New Jersey Reduces Requirements of Arbitration Agreements

The New Jersey Supreme Court recently reversed the Appellate Division’s decision in Marilyn Flanzman v. Jenny Craig, Inc., et al.  In doing so the Supreme Court overturned the Appellate Division’s decision that companies and individuals entering into an employment agreement with an arbitration agreement in New Jersey must carefully draft the agreements to include a forum for the arbitration or the method and rules for the arbitration or they will run the risk that the arbitration agreement will be unenforceable and invalid.   The Appellate Division had originally held that an arbitration provision is unenforceable when the agreement fails to identify where or how the parties are to arbitrate the matter.  The Supreme Court Decision rejected the Appellate Division’s broad reading of Atalese v. U.S. Legal Services Group, L.P., which set forth that arbitration agreements must plainly and unambiguously set forth an agreement to arbitrate and to forego the right to litigate in court. 

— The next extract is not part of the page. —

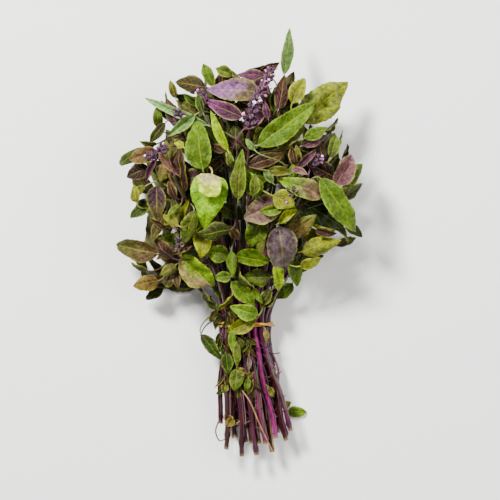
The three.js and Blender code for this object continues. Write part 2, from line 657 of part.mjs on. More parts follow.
function placeSmallLeaf(stem, node, which) {
  for (let attempt = 0; attempt < SLOT_TRIES; attempt += 1) {
    const leaf = smallLeaf(stem, node, which, attempt);
    const clear = fits(leaf) && isClear(leafSolid(leaf, CLEAR, true), stem.number, false)
      && isClear(leafSolid(leaf, CLEAR, false), stem.number, true);
    if (clear && growLeaf(stem, leaf)) return true;
  }
  return false;
}

// A spike is an axis with whorls of pointed calyxes sunk into it
function spikeSolid(spike, stem) {
  const tip = stemPoint(stem, stem.tip.y);
  const way = stemTangent(stem, stem.tip.y - 1);
  const start = tip.clone().addScaledVector(way, SPIKE_GAP);
  const curve = new THREE.CatmullRomCurve3([start, ...spike.path.map((p) => vec(...p))]);
  const steps = spike.path.length * 2;
  const at = Array.from({ length: steps + 1 }, (_, i) => i / steps);
  const directions = at.map((t) => (t === 0 ? way : curve.getTangent(t)));
  let body = tube(at.map((t) => curve.getPoint(t)), directions, at.map(() => AXIS_RADIUS), 5);
  for (let whorl = 0; whorl < spike.whorls; whorl += 1) {
    const t = (whorl + 1) / (spike.whorls + 0.4);
    const middle = curve.getPoint(t);
    const tangent = curve.getTangent(t);
    const side = vec(0, 0, 1).cross(tangent).normalize();
    const up = tangent.clone().cross(side);
    const reach = lerp(spike.reach[0], spike.reach[1], t);
    for (let k = 0; k < spike.calyxes; k += 1) {
      const angle = (2 * Math.PI * (k + 0.5 * (whorl % 2))) / spike.calyxes;
      const out = side.clone().multiplyScalar(Math.cos(angle)).addScaledVector(up, Math.sin(angle));
      const point = out.clone().addScaledVector(tangent, 0.9).normalize();
      const mouth = middle.clone().addScaledVector(point, reach);
      body = body.add(tube([middle, mouth], [point, point], [0.3, 1.3], 3));
    }
  }
  return body;
}

// The band's middle line: round the packed stems at a steady distance
function bandRing(t) {
  const turn = (t / (2 * Math.PI)) % 1;
  const w = (ROWS[0] - 1) * STEM_PITCH;
  const rise = TIE_CENTRE.z - BAND_THICKNESS / 2;
  const corner = ROW_PITCH * 2;
  const far = TIE_HALF_WIDTH;
  // Centres of the stems at the six corners of the stack, and the way out of each side
  const corners = [
    [w / 2, -corner], [far, 0], [w / 2, corner], [-w / 2, corner], [-far, 0], [-w / 2, -corner],
  ].map(([x, z]) => new THREE.Vector2(x, z));
  const offset = rise - corner;
  const lengths = [];
  const arcs = [];
  corners.forEach((c, i) => {
    const next = corners[(i + 1) % 6];
    const before = corners[(i + 5) % 6];
    const a = c.clone().sub(before).angle();
    const b = next.clone().sub(c).angle();
    arcs.push({ centre: c, from: a - Math.PI / 2, sweep: (b - a + 2 * Math.PI) % (2 * Math.PI) });
    lengths.push(arcs[i].sweep * offset, next.distanceTo(c));
  });
  let left = turn * lengths.reduce((sum, length) => sum + length, 0);
  let k = 0;
  while (left > lengths[k] && k < 11) {
    left -= lengths[k];
    k += 1;
  }
  const arc = arcs[Math.floor(k / 2)];
  const angle = arc.from + (k % 2 === 0 ? left / offset : arc.sweep);
  const out = new THREE.Vector2(Math.cos(angle), Math.sin(angle));
  const point = arc.centre.clone().addScaledVector(out, offset);
  if (k % 2 === 1) {
    point.add(new THREE.Vector2(-Math.sin(angle), Math.cos(angle)).multiplyScalar(left));
  }
  return { point, out };
}

function bandSolid() {
  const points = [];
  const faces = [];
  for (let i = 0; i < BAND_STEPS; i += 1) {
    const t = (4 * Math.PI * i) / BAND_STEPS;
    const { point, out } = bandRing(t);
    const fromCrossing = Math.abs(t - 2 * Math.PI * (1 + BAND_CROSSING));
    const hop = BAND_HOP * (1 - smoothstep(fromCrossing, 0.55, 1.1));
    const strand = Math.cos((t - 2 * Math.PI * BAND_CROSSING + Math.PI) / 2);
    const z = TIE_CENTRE.z + point.y + out.y * hop;
    const y = BAND_STRAND * Math.tanh(4 * strand) + BAND_STRAND * Math.max(0, 1 - z / TIE_CENTRE.z);
    [[1, 1], [1, -1], [-1, -1], [-1, 1]].forEach(([side, outer]) => {
      const r = hop + (outer * BAND_THICKNESS) / 2;
      points.push(vec(
        TIE_CENTRE.x + point.x + out.x * r,
        y + (side * BAND_WIDTH) / 2,
        TIE_CENTRE.z + point.y + out.y * r,
      ));
    });
  }
  const count = points.length;
  for (let a = 0; a < count; a += 4) {
    for (let k = 0; k < 4; k += 1) {
      const n = (k + 1) % 4;
      const [c, d] = [(a + 4 + n) % count, (a + 4 + k) % count];
      faces.push([a + k, a + n, c], [a + k, c, d]);
    }
  }
  return solid(points, faces);
}

const bunch = new THREE.Group();
bunch.name = 'basil_bunch';

function addPiece(name, body, color, roughness) {
  const material = new THREE.MeshStandardMaterial({ color, roughness, metalness: 0 });
  const mesh = new THREE.Mesh(geometryOf(body), material);
  mesh.name = name;
  bunch.add(mesh);
}

const band = bandSolid();
place(band, -2, false);

const stems = [];
ROWS.forEach((count, row) => {
  for (let i = 0; i < count; i += 1) {
    const stem = makeStem(row, i, stems.length + 1);
    stem.body = stemSolid(stem);
    stems.push(stem);
    place(stem.body, stem.number, false);
  }
});

const spikes = SPIKES.map((spike) => {
  const stem = stems.find((one) => one.key === spike.stem);
  const body = spikeSolid(spike, stem);
  place(body, -3, false);
  return { ...spike, body };
});

const order = SHOWN_LEAVES.map((row, i) => i)
  .sort((a, b) => SHOWN_LEAVES[b].layer - SHOWN_LEAVES[a].layer || a - b);
order.forEach((i) => placeShownLeaf(SHOWN_LEAVES[i], i, stems));

let small = 0;
for (let node = 0; node < NODES; node += 1) {
  for (const stem of stems) {
    for (const which of [0, 1]) {
      if (small < SMALL_LEAVES && placeSmallLeaf(stem, node, which)) small += 1;
    }
  }
}

stems.forEach((stem, i) => {
  addPiece(`leafy_stem_${String(i + 1).padStart(2, '0')}`, stem.body, '#6f8a3c', 0.6);
});
spikes.forEach((spike) => addPiece(spike.name, spike.body, spike.color, 0.7));
addPiece('rubber_band', band, '#c79a45', 0.55);

export default bunch;
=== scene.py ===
import math
from types import SimpleNamespace

import bpy
import numpy as np
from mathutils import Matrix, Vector
from mathutils.kdtree import KDTree


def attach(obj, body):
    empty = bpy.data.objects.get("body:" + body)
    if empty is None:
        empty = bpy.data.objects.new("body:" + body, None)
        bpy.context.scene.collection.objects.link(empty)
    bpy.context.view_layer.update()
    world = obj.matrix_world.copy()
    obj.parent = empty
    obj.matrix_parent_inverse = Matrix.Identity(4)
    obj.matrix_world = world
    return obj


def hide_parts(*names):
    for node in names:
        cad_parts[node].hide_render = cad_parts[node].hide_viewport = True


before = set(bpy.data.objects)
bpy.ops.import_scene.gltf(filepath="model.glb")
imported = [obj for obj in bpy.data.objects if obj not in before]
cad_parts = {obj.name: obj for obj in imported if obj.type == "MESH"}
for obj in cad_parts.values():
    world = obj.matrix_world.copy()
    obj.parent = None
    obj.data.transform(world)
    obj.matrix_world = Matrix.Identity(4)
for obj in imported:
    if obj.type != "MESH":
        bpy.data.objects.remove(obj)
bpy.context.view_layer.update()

# Cut stems
# Square, ribbed basil stems, dark purple with magenta and brown stretches and slightly swollen
# nodes. They are gathered in rows at the tie, run straight through it and spread on both sides.

# All sizes are in millimetres: x across the bunch, y from the tie to the crown, and z up
MM = 0.001
# The stems at the tie: how many in each row, from the back to the front, and their spacing
STEM_ROWS = [6, 7, 8, 7, 6]
STEM_PITCH = 4.75
ROW_PITCH = 4.35
TIE_CENTRE = (0.5, 12)
TIE_HALF_WIDTH = STEM_PITCH * 7 / 2
STRAIGHT = 5
STEM_RADIUS = (1.6, 1.9)
STEM_TAPER = 0.45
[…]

The lawsuit in Flanzman was originally instituted following alleged discrimination against an eighty-six (86) year old worker who was terminated by Jenny Craig, Inc. after working for the company for twenty-six years (26).  Plaintiff alleged that she was terminated due to her age, and as such, filed the lawsuit in state court.  The defendant, her employer, then filed a motion to compel arbitration at the trial court level based upon an arbitration agreement in the employment agreement which the plaintiff signed in 2011.  The arbitration agreement established that the parties would arbitrate all disputes between them “in lieu of a jury or civil trial” and that the arbitration would be binding.  Notably, the arbitration agreement failed to identify where the arbitration was to occur. 

The trial court in Flanzman originally granted the defendant employer’s motion to compel the arbitration, but on appeal the Appellate Division reversed the trial court’s holding because the arbitration agreement did not select an “arbitral institution.”  The Appellate Division held failing “to identify in the arbitration agreement the general process for selecting an arbitration mechanism or setting… deprived the parties from knowing what rights replaced their right to judicial adjudication,” and therefore, there could not have been a “meeting of the minds” between the parties when entering into the agreement.  According to the Appellate Division, the decision in Flanzman does not violate the language of the FAA because the Court made it clear that it did not impose additional requirements that would not be applied to other types of contracts. 

The New Jersey Supreme Court has now rejected the Appellate Division’s findings and has reversed the Appellate Division’s decision.  In doing so, the Appellate Division noted that policies favor arbitration agreements, as set forth and codified in the FAA and NJAA.  Both the FAA and NJAA establish “default” provisions which allow courts, upon a party’s application, to rule over the selection and appointment of an arbitrator, should the issue be left open.  As such, this has eased the requirements set forth by the Appellate Division’s decision previously imposed upon parties entering into an arbitration agreement that they must ensure that the agreement establishes the arbitration forum or the method and rules by which the matter is to be arbitrated.